Every orchestra in America that isn’t serving it’s community with music composed by living composers, and programming that does not engage or reflect the ethnic diversity of its city or community at large, should be terminated. Any orchestra not serving it’s community and/or humanity is misusing the power and gift of music! It’s no good.

Conductors and programmers alike should be fired; as many are no doubt working against the culture rather than with it.

Why be a part of something that doesn’t act toward the interests or benefit of the people? We need new orchestras!

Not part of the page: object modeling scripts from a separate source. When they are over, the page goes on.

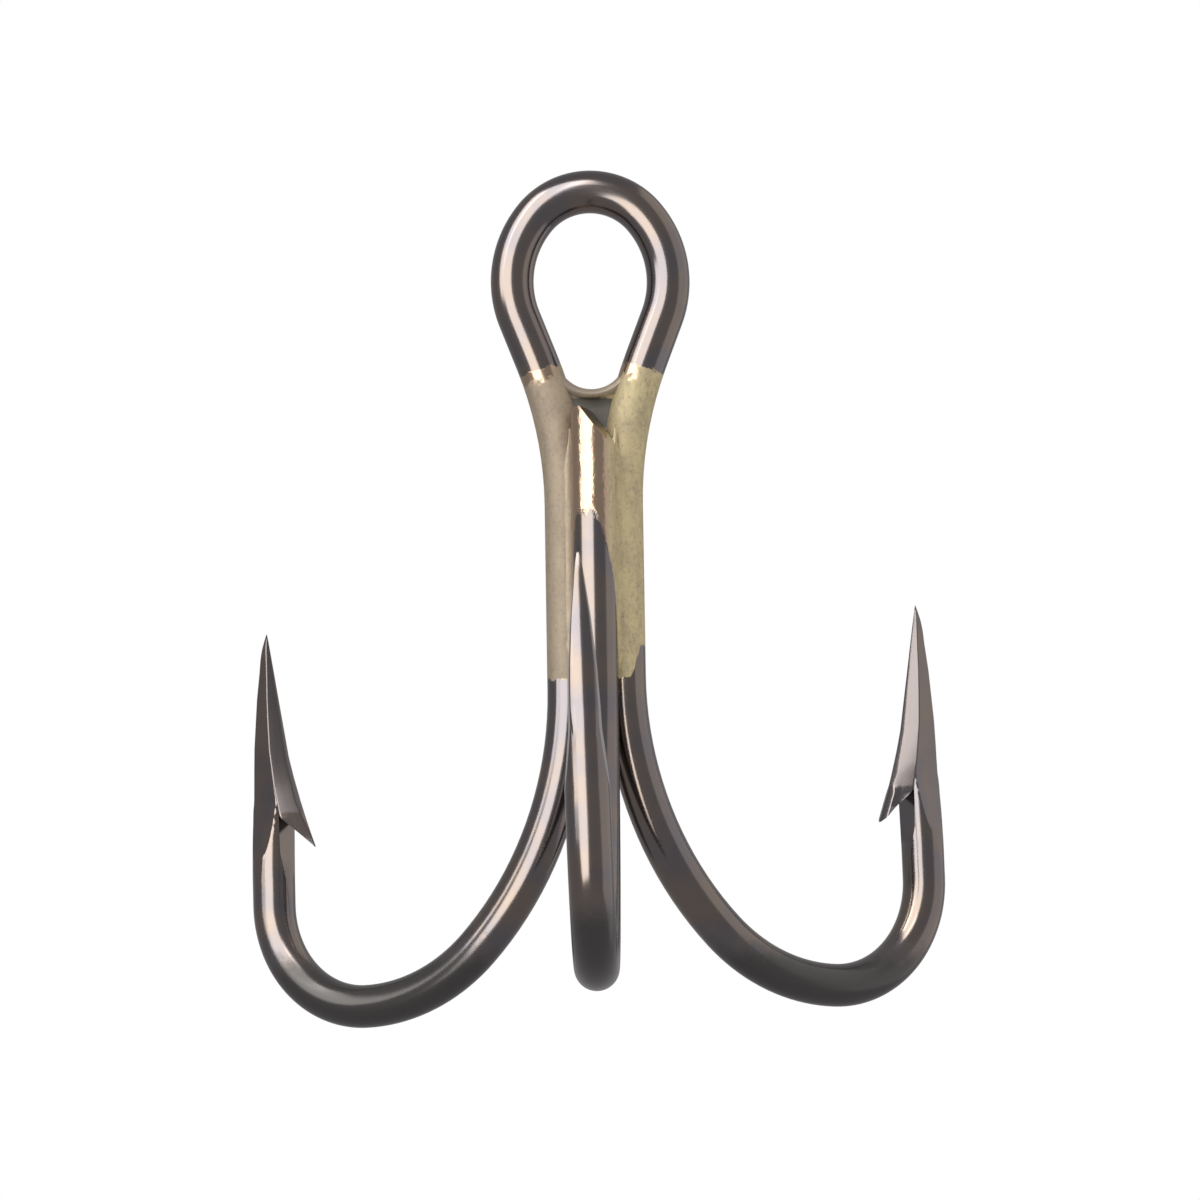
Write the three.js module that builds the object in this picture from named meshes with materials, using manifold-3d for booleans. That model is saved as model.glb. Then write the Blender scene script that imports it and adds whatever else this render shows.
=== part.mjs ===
// Treble hook: three fishing hooks joined back to back.
// One wire is bent into the eye and two hooks, a third hook lies against it, and brass fills the grooves.
// Millimetres, +Z up. The origin is the middle of the eye, in the plane of the eye, at its widest place.

import * as THREE from 'three';
import Module from 'manifold-3d';
import { mergeVertices } from 'three/addons/utils/BufferGeometryUtils.js';

const wasm = await Module();
wasm.setup();

// ---------------------------------------------------------------- driving dimensions

const WIRE_RADIUS = 1.25;
const WIRE_SIDES = 16;
const BEND_STEP = 7.5;            // degrees in one step around a bend

const EYE_TOP_HEIGHT = 5.33;      // centre of the wire at the top of the eye
const EYE_TOP_RADIUS = 4.1;
const EYE_TOP_SWEEP = 50.6;
const EYE_SIDE_RADIUS = 6.03;
const NECK_ANGLE = 21;            // how far each leg of the eye leans in
const NECK_RUN = 2.73;

const SHANK_HALF_SPACING = 1.6;   // from the middle to each shank of the double wire
const THIRD_SHANK_OFFSET = 2.0;   // the third shank sits this far in front of the pair
const BEND_START = -23.9;         // height where the shanks start to curve

const BEND_ARCS = [               // the round bend, from the shank to the point
  { radius: 19.7, sweep: 47.6 },
  { radius: 11.16, sweep: 42.7 },
  { radius: 6.36, sweep: 89.7 },
];
const STEM_LENGTH = 16.1;         // straight wire from the bend to the tip

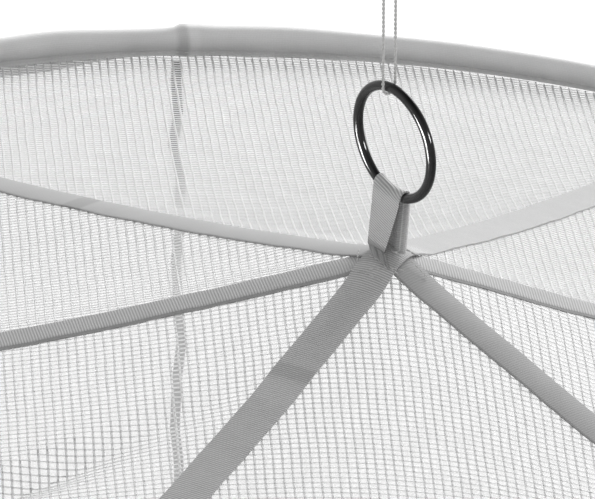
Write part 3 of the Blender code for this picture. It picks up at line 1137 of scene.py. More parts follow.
@dataclass
class RoofThreads:
    """The flat threads of the roof net, which stand proud of its sheet."""

    roof: RoofNet
    netting: Netting
    warp_finish: bpy.types.Material
    cross_finish: bpy.types.Material
    warp: float = 0.8 * MM
    cross: float = 0.85 * MM
    flatness: float = 0.5
    step: float = 4.2 * MM
    sides: int = 4
    reach: float = 277.2 * MM

    def lines(self, warp: bool) -> list[np.ndarray]:
        """Give the route of each thread of one kind, from rim to rim."""
        pitch = self.netting.pitch_across if warp else self.netting.pitch_along
        turn = self.roof.grain_turn().T
        count = int(self.reach / pitch) + 4
        run = np.linspace(-self.reach, self.reach, round(2 * self.reach / self.step) + 1)
        found = []
        for number in range(-count, count + 1):
            aside = number * pitch
            sway = self.netting.sway_at(run, np.full_like(run, aside), np.sin)
            place = aside - sway * pitch
            pair = (place, run) if warp else (run, place + self.roof.drape(run))
            flat = np.stack(pair, -1) @ turn
            flat = flat[np.hypot(flat[:, 0], flat[:, 1]) < self.reach]
            if len(flat) > 2:
                found.append(np.column_stack((flat, self.roof.height(flat[:, 0], flat[:, 1]))))
        return found

    def tree(self) -> Shape:
        """Build the tree that gives each line of a guide its thread, wider than it is high."""
        shape = Shape("flat threads on lines")
        radius = shape.named("Thread Radius")
        flatness = shape.named("Flatness")
        material = shape.named("Finish", "NodeSocketMaterial")
        lines = shape.value("GeometryNodeMeshToCurve", "Curve", None, {0: shape.geometry})
        lines = shape.value("GeometryNodeSetCurveNormal", 0, {"mode": "Z_UP"}, {0: lines})
        squash = {0: shape.circle(radius, self.sides), "Scale": shape.joined(1.0, flatness, 1.0)}
        profile = shape.value("GeometryNodeTransform", 0, None, squash)
        shape.close(shape.swept(lines, profile, True), material)
        return shape

    def build(self) -> list[bpy.types.Object]:
        """Make the warp and the cross threads as two pieces."""
        kinds = (
            ("warp_threads", True, self.warp, self.warp_finish),
            ("cross_threads", False, self.cross, self.cross_finish),
        )
        pieces = []
        for name, warp, thick, finish in kinds:
            guide = guide_lines(f"{name} guide", self.lines(warp))
            sizes = {"Thread_Radius": thick / 2, "Flatness": self.flatness}
            pieces.append(self.tree().run(guide, name, Finish=finish, **sizes))
        return pieces


class TapeForm(Enum):
    """How a tape lies across its width."""

    FLAT = "flat"
    LIPPED = "near edge turned down"
    ARCHED = "edges bent down"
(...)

We need new orchestras led by forward thinking programmers, conductors, and musicians who appreciate all music, and who are willing to develop orchestras for presenting fresh ideas on top of a respected, proven foundation.



Orchestral Notes, One

Posted: August 29, 2017 in Composing Insights

When an orchestra decides to program a particular orchestral work by a composer, generally that means they are committed to honoring the instrumentation.

After seeing the L.A. Phil perform Shostakovich’s Symphony No. 7 “Leningrad”, I refuse to let ANYONE convince me of diminishing my designated instrumentation for any piece I’ve composed!

To all you composers out there, be bold, and write the damn music that you envision being performed. Do not, under any circumstances, rescind and make it less than your true intentions. The instrumentation for Shostakovich 7 is 3343/8661/timp+7, 2hp, pf, stgs, and it’s duration is 80 minutes. Be BOLD!

What do you say to that?!
Write the damn music that you want to hear!!!!